Dr. Phillips helped more than one would-be researcher embark on their careers, said Don Johnson, retired Extension entomologist with the University of Arkansas, and Frank Carter, senior scientist, pest management, with the National Cotton Council.

Johnson said he first met Dr. Phillips when Phillips was assigned to be his undergraduate adviser after Johnson changed majors from chemistry to entomology at the University of Arkansas.

“He asked me about my plans for graduate school when I was a sophomore, which was something I had never thought about,” said Johnson. “When I was approaching graduation, I mentioned to him that if I could get into ROTC then I would try to get into graduate school. This was during the Vietnam War, and I knew I would be drafted on graduation.”

“He told me you get into ROTC, and I will get you into graduate school,” said Johnson. “Within 48 hours I was in both, and my life had changed forever.
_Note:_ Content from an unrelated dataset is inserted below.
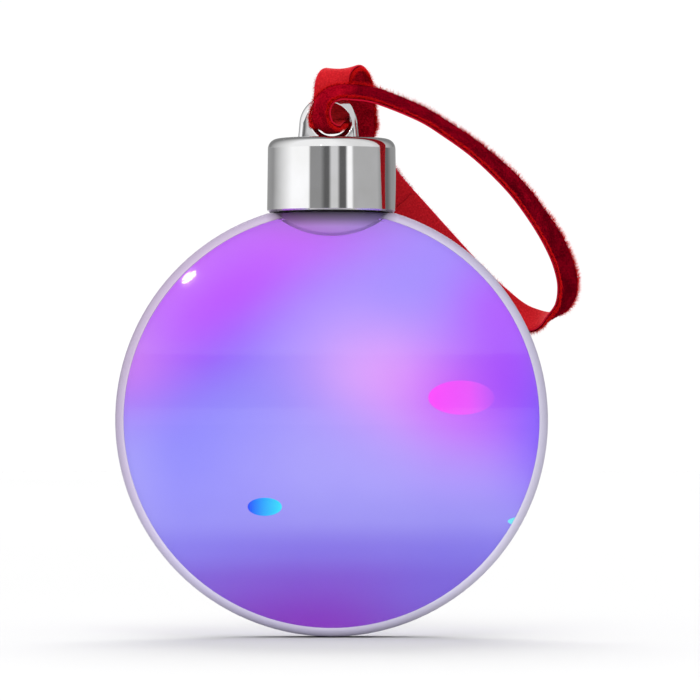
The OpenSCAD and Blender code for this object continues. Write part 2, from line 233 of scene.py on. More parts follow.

As a result of his encouragement, I went on to finish a masters at Arkansas and a Ph. D. at North Carolina State University.”

“I’m biased because I was Dr. Phillips’ second graduate student,” said Carter. “I think his biggest contribution was working with growers, particularly in managing crops and pests from an area-wide approach.

“I don’t think its too much of a stretch to say that Dr. Phillips helped lay the groundwork for boll weevil eradication. His work with the community-wide approach showed what growers could do by working together.”

“Jake was always full of new ideas,” said Johnson. “He developed the area-wide concept on heliothine management, saving our farmers an enormous amount of money and making tobacco budworm control much easier. He was one of the first leaders in promoting boll weevil eradication in Arkansas, developing use of boll weevil traps as field monitors, studying fall diapause in weevil and providing research for cotton insect control throughout his career.”

Carter said Dr. Phillips used his communication skills to launch his second career, the care ministry he founded at his church in Lowell. As part of that effort, he was ordained to the ministry as pastor of Care Ministries at Fellowship Bible Church in 1997.

A memorial service was held at the church on April 29.

Survivors include his wife, Carol; a daughter, Carol Louise Phillips Burdette of Des Moines, Iowa; a son, Drew Phillips of Tulsa, Okla.; a brother, William S. “Bill” Phillips of Newport, Ark.; and four grandchildren.

The family requests that memorials be sent to the Jake Phillips Scholarship Fund, University of Arkansas Foundation, c/o Department of Entomology, Attn: Janet Funk, 319 Agri Building, Fayetteville, AR 72701. Checks should be made payable to the University of Arkansas Foundation.